* **WHAT TO PRODUCE**
Each line of the material must be returned exactly.
===== COLLECTED DATA
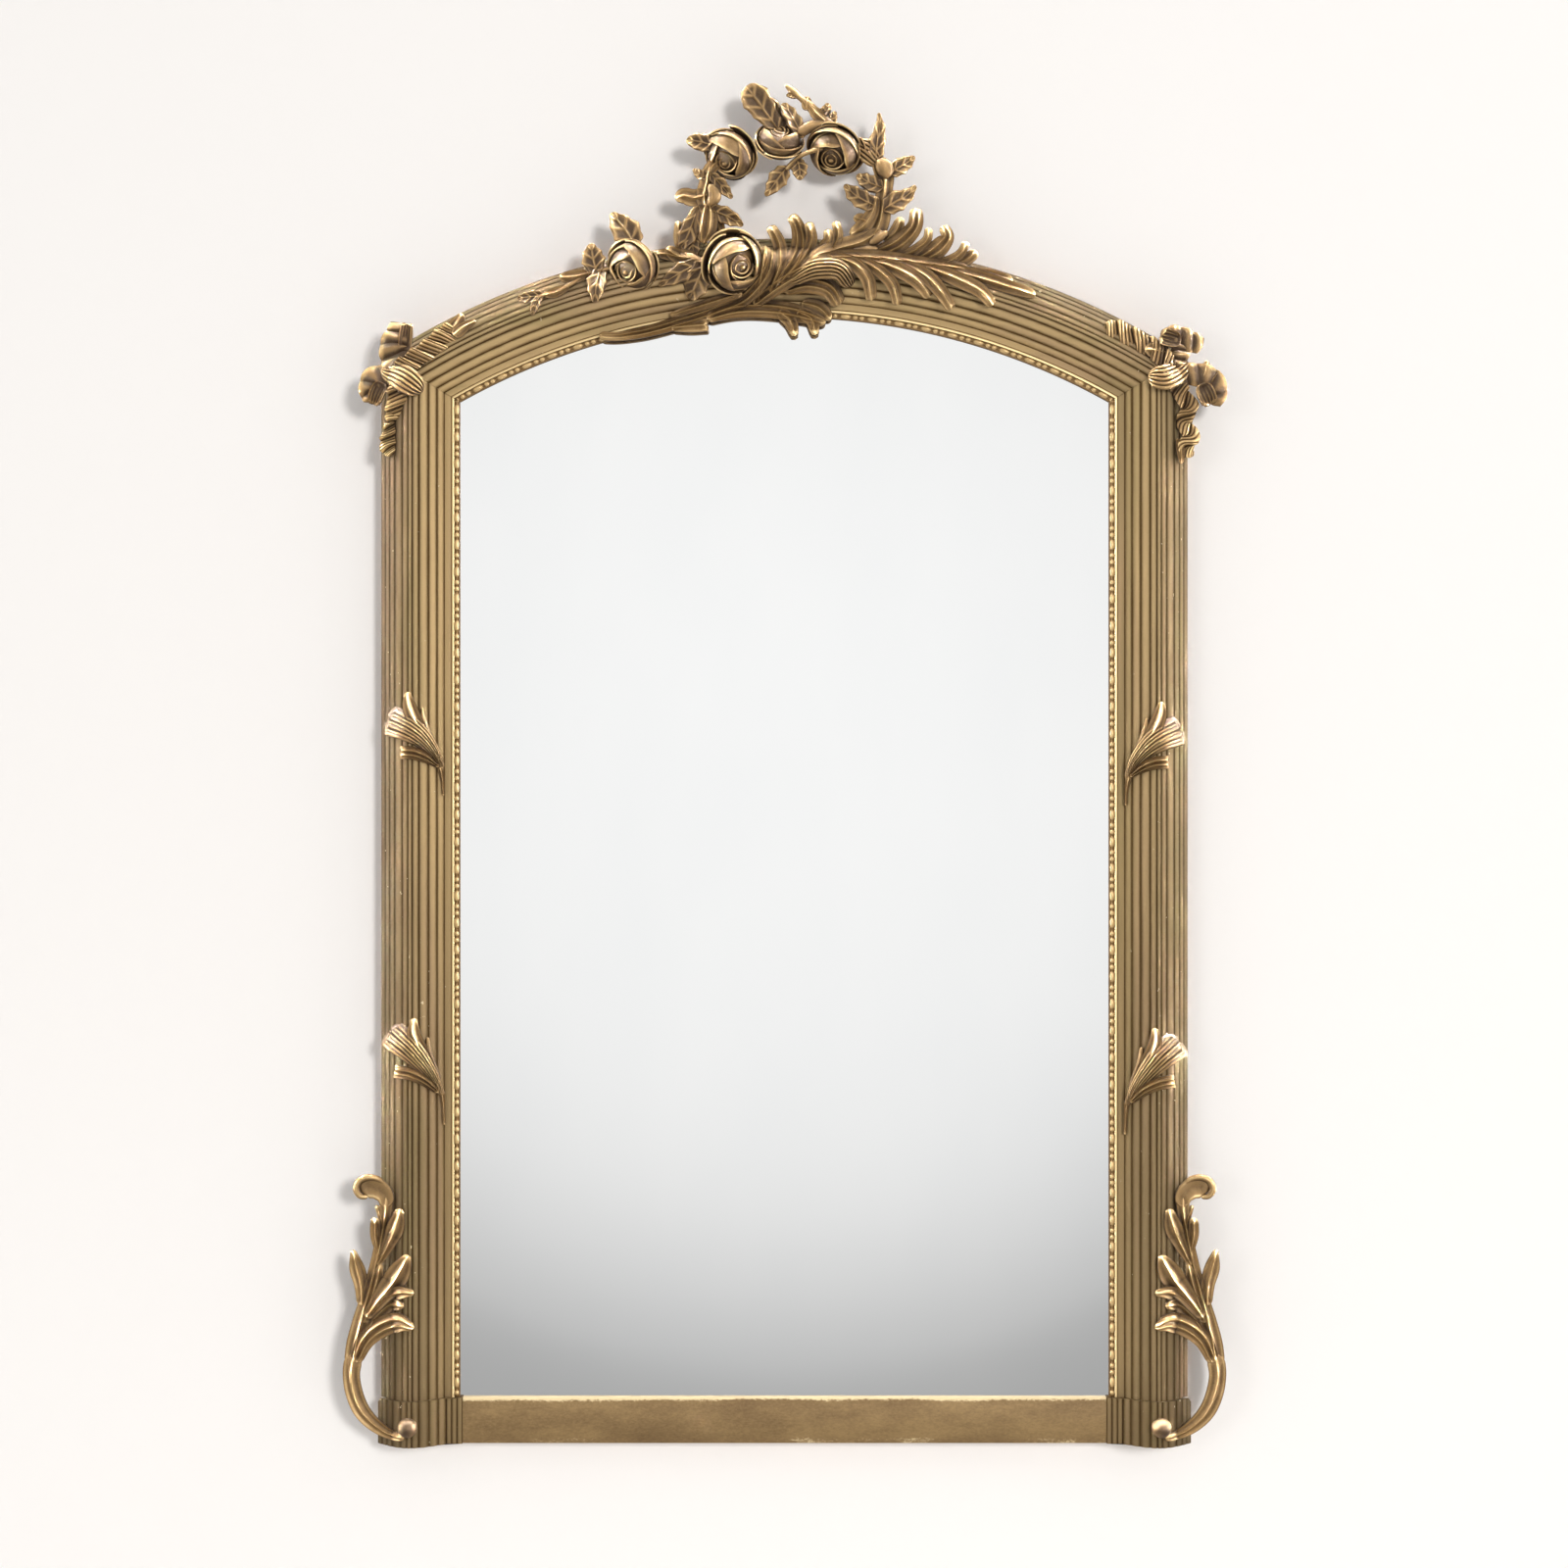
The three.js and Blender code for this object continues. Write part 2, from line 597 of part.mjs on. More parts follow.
/** Places a point of the front view on the moulding, whichever of the stiles and the head it lies on. */
function onFace(x, z, lift) {
  const pastSide = Math.abs(x) - SIGHT_HALF_WIDTH;
  const pastHead = Math.hypot(x, z - HEAD_CENTRE_Z) - HEAD_SIGHT_RADIUS;
  return new THREE.Vector3(x, -(restDepth(Math.max(pastSide, pastHead)) + lift), z);
}

/** Places a point on one side by its distance out from the sight edge and its height. */
const onStile = (side) => (out, height, lift) => onFace(side * (SIGHT_HALF_WIDTH + out), height, lift);

/** Places a point beside the upper corner: outward and upward from it. */
const onCorner = (side) => (outward, up, lift) => onFace(side * (HALF_WIDTH + outward), CORNER_Z + up, lift);

/** A piece made of strokes, each { rows, section, ... }, as one solid, larger by a margin. */
function carving(strokes, place, grow = 0) {
  return join(
    strokes.map(({ rows, section = GROOVED, ...rest }) =>
      stroke(stationsOf(rows, place), section, { grow, ...rest }),
    ),
  );
}

function ball(centre, radius, detail) {
  const geometry = new THREE.SphereGeometry(radius, ...detail);
  return solidOf(dropEmpty(stripped(geometry.translate(centre.x, centre.y, centre.z))));
}

function stripped(geometry) {
  const bare = new THREE.BufferGeometry();
  bare.setAttribute("position", geometry.getAttribute("position"));
  return bare.setIndex(geometry.index);
}

// A rose is lofted from its back, over the rims of three whorls of petals, to its heart: the outer whorl closes
// over the others like a cup. Radius and rise are shares of the rose's radius, notch is the dip between two
// petals, and lap lifts each petal over the next.
const ROSE_POINTS = 15;
const ROSE_RINGS = [
  { radius: 0.62, rise: -0.38, petals: 5, notch: 0, lap: 0 },
  { radius: 1.02, rise: 0.04, petals: 5, notch: 0.08, lap: 0 },
  { radius: 1, rise: 0.34, petals: 5, notch: 0.16, lap: 0.16 },
  { radius: 0.82, rise: 0.52, petals: 5, notch: 0.18, lap: 0.16 },
  { radius: 0.68, rise: 0.3, petals: 5, notch: 0.08, lap: 0, valley: true },
  { radius: 0.62, rise: 0.64, petals: 5, notch: 0.18, lap: 0.14, turn: 0.5 },
  { radius: 0.42, rise: 0.4, petals: 5, notch: 0, lap: 0, valley: true },
  { radius: 0.34, rise: 0.74, petals: 3, notch: 0.2, lap: 0.16 },
  { radius: 0.16, rise: 0.56, petals: 3, notch: 0, lap: 0, valley: true },
];
const ROSE_BACK = -0.5;
const ROSE_HEART = 0.74;

/**
 * An open rose round an axis that leans from the front view by [across, up]. Grown by a margin, it has no
 * valleys between its whorls: that is the room that a neighbour leaves for it.
 */
function rose(centre, radius, lean, grow = 0) {
  const axis = new THREE.Vector3(lean[0], -1, lean[1]).normalize();
  const aside = new THREE.Vector3(0, 0, 1).cross(axis).normalize();
  const up = new THREE.Vector3().crossVectors(axis, aside);
  const onAxis = (rise) => centre.clone().addScaledVector(axis, rise * radius + Math.sign(rise) * grow);
  const points = Array.from({ length: ROSE_POINTS }, (_, i) => i / ROSE_POINTS);
  const loops = ROSE_RINGS.filter((ring) => !(grow && ring.valley)).map((ring) =>
    points.map((turn) => {
      const across = (ring.petals * turn + (ring.turn ?? 0)) % 1; // within the petal
      const bulge = Math.sin(Math.PI * (across + ring.petals / (2 * ROSE_POINTS)));
      const reach = ring.radius * radius * (1 - ring.notch * (1 - bulge)) + grow;
      return onAxis(ring.rise + ring.lap * (across - 1 / 3))
        .addScaledVector(aside, reach * Math.cos(2 * Math.PI * turn))
        .addScaledVector(up, reach * Math.sin(2 * Math.PI * turn));
    }),
  );
  const pole = (rise) => points.map(() => onAxis(rise));
  return solidOf(dropEmpty(skin([pole(ROSE_BACK), ...loops, pole(ROSE_HEART)], [])));
}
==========
* **EXERCISE ANSWER**
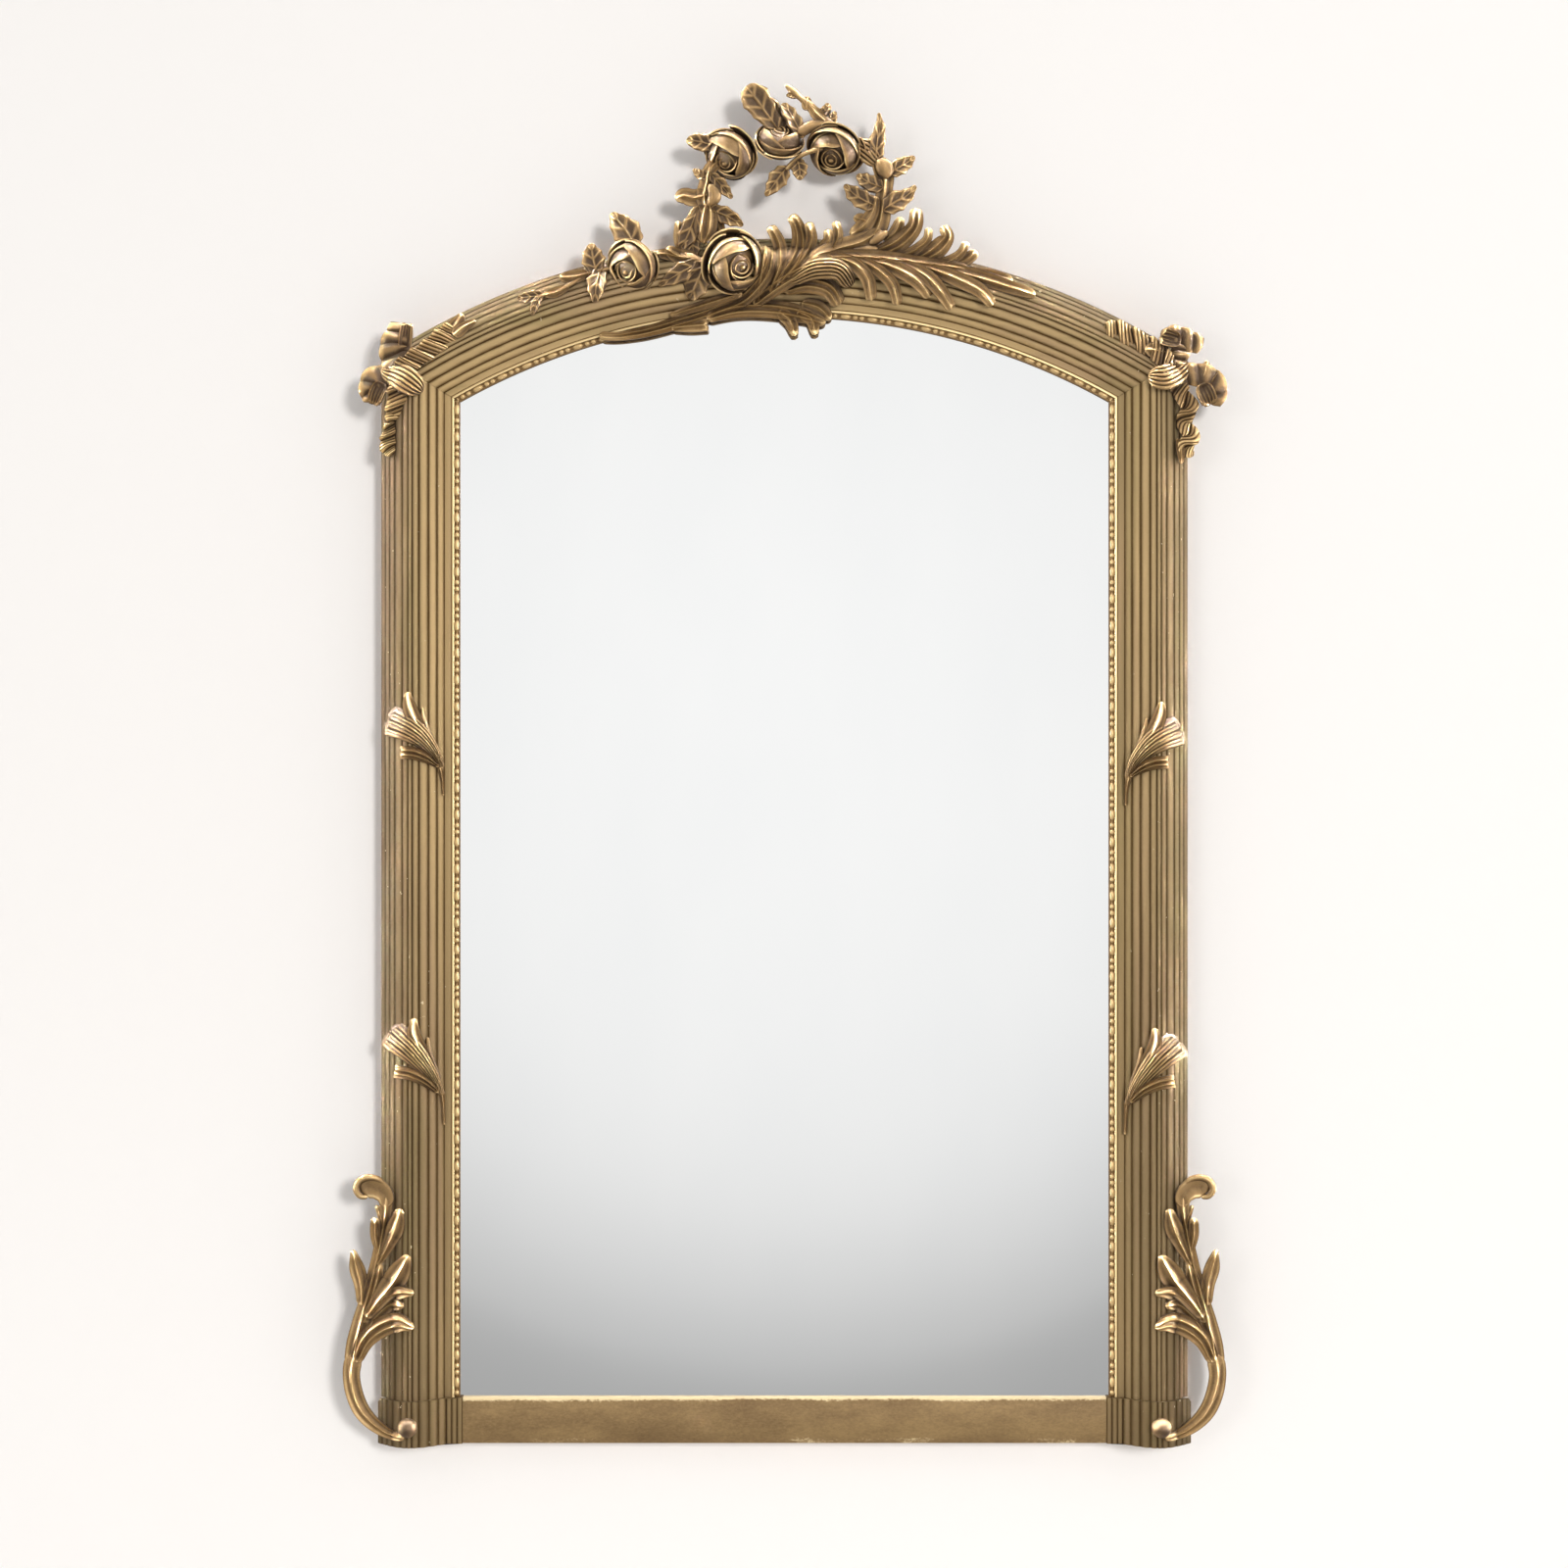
The three.js and Blender code for this object continues. Write part 2, from line 597 of part.mjs on. More parts follow.
/** Places a point of the front view on the moulding, whichever of the stiles and the head it lies on. */
function onFace(x, z, lift) {
  const pastSide = Math.abs(x) - SIGHT_HALF_WIDTH;
  const pastHead = Math.hypot(x, z - HEAD_CENTRE_Z) - HEAD_SIGHT_RADIUS;
  return new THREE.Vector3(x, -(restDepth(Math.max(pastSide, pastHead)) + lift), z);
}

/** Places a point on one side by its distance out from the sight edge and its height. */
const onStile = (side) => (out, height, lift) => onFace(side * (SIGHT_HALF_WIDTH + out), height, lift);

/** Places a point beside the upper corner: outward and upward from it. */
const onCorner = (side) => (outward, up, lift) => onFace(side * (HALF_WIDTH + outward), CORNER_Z + up, lift);

/** A piece made of strokes, each { rows, section, ... }, as one solid, larger by a margin. */
function carving(strokes, place, grow = 0) {
  return join(
    strokes.map(({ rows, section = GROOVED, ...rest }) =>
      stroke(stationsOf(rows, place), section, { grow, ...rest }),
    ),
  );
}

function ball(centre, radius, detail) {
  const geometry = new THREE.SphereGeometry(radius, ...detail);
  return solidOf(dropEmpty(stripped(geometry.translate(centre.x, centre.y, centre.z))));
}

function stripped(geometry) {
  const bare = new THREE.BufferGeometry();
  bare.setAttribute("position", geometry.getAttribute("position"));
  return bare.setIndex(geometry.index);
}

// A rose is lofted from its back, over the rims of three whorls of petals, to its heart: the outer whorl closes
// over the others like a cup. Radius and rise are shares of the rose's radius, notch is the dip between two
// petals, and lap lifts each petal over the next.
const ROSE_POINTS = 15;
const ROSE_RINGS = [
  { radius: 0.62, rise: -0.38, petals: 5, notch: 0, lap: 0 },
  { radius: 1.02, rise: 0.04, petals: 5, notch: 0.08, lap: 0 },
  { radius: 1, rise: 0.34, petals: 5, notch: 0.16, lap: 0.16 },
  { radius: 0.82, rise: 0.52, petals: 5, notch: 0.18, lap: 0.16 },
  { radius: 0.68, rise: 0.3, petals: 5, notch: 0.08, lap: 0, valley: true },
  { radius: 0.62, rise: 0.64, petals: 5, notch: 0.18, lap: 0.14, turn: 0.5 },
  { radius: 0.42, rise: 0.4, petals: 5, notch: 0, lap: 0, valley: true },
  { radius: 0.34, rise: 0.74, petals: 3, notch: 0.2, lap: 0.16 },
  { radius: 0.16, rise: 0.56, petals: 3, notch: 0, lap: 0, valley: true },
];
const ROSE_BACK = -0.5;
const ROSE_HEART = 0.74;

/**
 * An open rose round an axis that leans from the front view by [across, up]. Grown by a margin, it has no
 * valleys between its whorls: that is the room that a neighbour leaves for it.
 */
function rose(centre, radius, lean, grow = 0) {
  const axis = new THREE.Vector3(lean[0], -1, lean[1]).normalize();
  const aside = new THREE.Vector3(0, 0, 1).cross(axis).normalize();
  const up = new THREE.Vector3().crossVectors(axis, aside);
  const onAxis = (rise) => centre.clone().addScaledVector(axis, rise * radius + Math.sign(rise) * grow);
  const points = Array.from({ length: ROSE_POINTS }, (_, i) => i / ROSE_POINTS);
  const loops = ROSE_RINGS.filter((ring) => !(grow && ring.valley)).map((ring) =>
    points.map((turn) => {
      const across = (ring.petals * turn + (ring.turn ?? 0)) % 1; // within the petal
      const bulge = Math.sin(Math.PI * (across + ring.petals / (2 * ROSE_POINTS)));
      const reach = ring.radius * radius * (1 - ring.notch * (1 - bulge)) + grow;
      return onAxis(ring.rise + ring.lap * (across - 1 / 3))
        .addScaledVector(aside, reach * Math.cos(2 * Math.PI * turn))
        .addScaledVector(up, reach * Math.sin(2 * Math.PI * turn));
    }),
  );
  const pole = (rise) => points.map(() => onAxis(rise));
  return solidOf(dropEmpty(skin([pole(ROSE_BACK), ...loops, pole(ROSE_HEART)], [])));
}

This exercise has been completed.